The absence of any reference to Omaruru in the November 25 corporate presentation is therefore notable.

The company has been loudly repositioning itself around Zambian copper while its Namibian holding is mentioned only in the fine print of quarterly filings. Yet Prospect is still holding the ground and talking about commercialisation rather than a sale.

The project has quietly shifted from an exploration story to a speculative long-term value option, dependent not only on market recovery but also on the unanswered geological questions beneath EPL 5533.

Whether Prospect bought a promising but misunderstood asset or simply an empty piece of ground that might one day reveal lithium remains unclear, what is clear is that the company is not letting it go.

Omaruru sits in silence, costing little, generating no drilling, and waiting for a future in which either prices rise or the geology finally speaks.

The company has made it clear that its strategic focus now lies with the Mumbezhi Copper Project and associated licences in Zambia’s central copper belt.

The Mumbezhi project is situated in the Lusaka-Sedgwick basin, just south of the Kafue River.

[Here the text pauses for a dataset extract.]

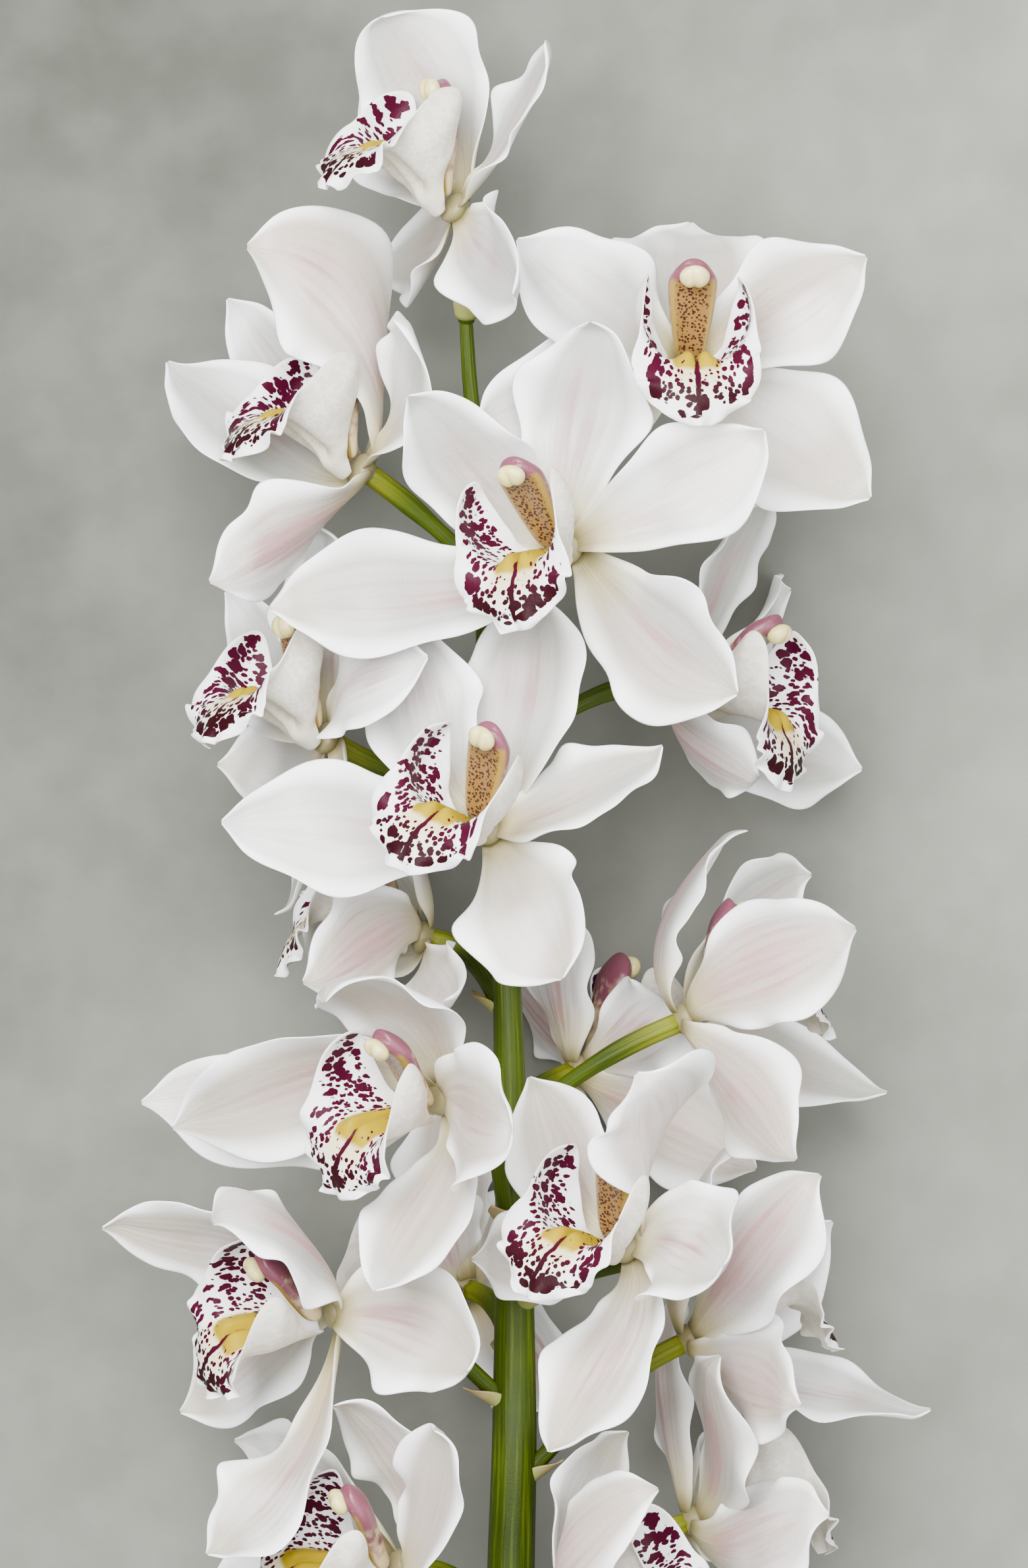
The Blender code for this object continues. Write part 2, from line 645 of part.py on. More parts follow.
def make_tepals(bloom, finish):
    """Five blades joined at the hub."""
    bm = bmesh.new()
    bmesh.ops.create_uvsphere(bm, u_segments=HUB_SIDES, v_segments=HUB_RINGS, radius=1)
    local = np.array([v.co for v in bm.verts]) * (HUB_R, HUB_R, HUB_HALF_DEPTH) + (0, 0, HUB_CENTRE)
    for v, point in zip(bm.verts, in_frame(bloom.place(local))):
        v.co = point
    hub = add_object("hub", bm, bpy.context.scene.collection)
    blades = gathered("blades")
    rows = 1 - (1 - np.linspace(0, 1, TEPAL_ROWS + 1)) ** 1.15
    for tepal in bloom.tepals:
        bm = sheet_mesh(tepal.points, rows, TEPAL_COLUMNS, TEPAL_THICKNESS)
        solidify(add_object(tepal.kind, bm, blades), TEPAL_THICKNESS)
    return fused(hub, blades, f"bloom_{bloom.name}_tepals", finish)


def make_lip(bloom, finish):
    bm = sheet_mesh(lambda c, r: lip_points(bloom, c, r), LIP_ROWS, LIP_COLUMNS, LIP_THICKNESS)
    obj = add_object(f"bloom_{bloom.name}_lip", bm, bpy.context.scene.collection, finish)
    solidify(obj, LIP_THICKNESS)


def make_column(bloom, finish):
    """The column: an arched bar, oval in section, that ends in a blunt hood over the anther."""
    line = np.array([(0, up, forward) for up, forward, _, _ in COLUMN], float)
    ways = directions(line)
    widths = np.array([w for _, _, w, _ in COLUMN])
    depths = np.array([d for _, _, _, d in COLUMN])
    right = np.zeros_like(line)
    right[:, 0] = widths
    deep = np.cross(ways, (1.0, 0, 0)) * depths[:, None]
    axes = np.array((bloom.right, bloom.up, bloom.forward))
    bm = tube(bloom.place(line), right @ axes, deep @ axes, COLUMN_SIDES)
    add_object(f"bloom_{bloom.name}_column", bm, bpy.context.scene.collection, finish)


def main():
    clear_scene()
    green = material("green_stalk", (0.16, 0.30, 0.02), 0.45)
    white = material("white_tepals", (0.86, 0.82, 0.81), 0.5)
    lip_white = material("lip", (0.88, 0.80, 0.80), 0.5)
    column_pink = material("column", (0.55, 0.30, 0.34), 0.45)
    blooms = [Bloom(name, spec) for name, spec in BLOOMS.items()]
    bend_clear(blooms)
    make_stem(blooms, green)
    for bloom in blooms:
        make_tepals(bloom, white)
        make_lip(bloom, lip_white)
        make_column(bloom, column_pink)


main()
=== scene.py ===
"""A cut stem of white cymbidium orchids, lying on a pale floor and seen from straight above.

Lengths in the sections are millimetres in the stalk's own frame: y = 0 is where the lowest bloom opens and
z = 0 is the height of the stalk's axis there. to_frame() turns them into the model's metres.
"""

import bisect
import math

import bpy
import numpy as np
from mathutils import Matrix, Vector


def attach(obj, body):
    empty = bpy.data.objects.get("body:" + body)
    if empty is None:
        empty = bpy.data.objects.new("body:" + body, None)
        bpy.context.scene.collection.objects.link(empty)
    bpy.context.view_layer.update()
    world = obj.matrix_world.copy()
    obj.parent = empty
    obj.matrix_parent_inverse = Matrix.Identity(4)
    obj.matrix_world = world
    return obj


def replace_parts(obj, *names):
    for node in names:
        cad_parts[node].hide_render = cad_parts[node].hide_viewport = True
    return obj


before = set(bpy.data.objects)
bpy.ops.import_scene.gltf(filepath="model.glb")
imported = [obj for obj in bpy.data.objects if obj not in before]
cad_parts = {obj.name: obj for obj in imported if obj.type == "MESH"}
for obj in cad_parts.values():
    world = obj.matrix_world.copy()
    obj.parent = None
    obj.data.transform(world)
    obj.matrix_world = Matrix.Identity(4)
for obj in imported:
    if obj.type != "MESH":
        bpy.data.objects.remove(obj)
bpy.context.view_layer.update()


# Floor, light and camera
# A sheet of pale grey paper under soft studio light from the upper left, with a weaker fill on the right.
# Its grey is mottled, and it is painted darker towards the upper left as painted shade.
# The camera looks straight down from far off, so that the lying stem fills the picture as a standing one.

MM = 0.001
TABLE_Z = -57.0
MIDDLE = (0.5, 77.0)
PHOTO_HEIGHT_MM = 357.0
CAMERA_HEIGHT = 2.6
LIT_PLANE = 0.06
SENSOR_HEIGHT = 24.0
PAPER_DARK = (0.037, 0.039, 0.029)
PAPER_LIGHT = (0.20, 0.205, 0.177)
CLOUD_SHARE = 0.18
BLOT_SHARE = 0.10
ROOM_COLOUR = (0.95, 0.975, 1.0, 1)
ROOM_LIGHT = 0.97


def new_material(name):
    """A node material: itself, its tree, its Principled shader and the place on the piece in metres."""
    made = bpy.data.materials.new(name)
    made.use_nodes = True
    nodes = made.node_tree.nodes
    return made, made.node_tree, nodes["Principled BSDF"], nodes.new("ShaderNodeTexCoord").outputs["Object"]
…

It represents a 100-per-cent-owned greenfields opportunity in which Prospect holds exploration rights over several thousand hectares.

The company has reported visible copper mineralisation in outcrop and trenches, and its current work plan emphasises drilling to test large-scale, near-surface copper zones.

Management has framed these Zambian holdings as the next production pathway, with the sale of Step Aside in Zimbabwe providing funding to accelerate Mumbezhi’s advancement and aligning with a move away from lithium toward base metals.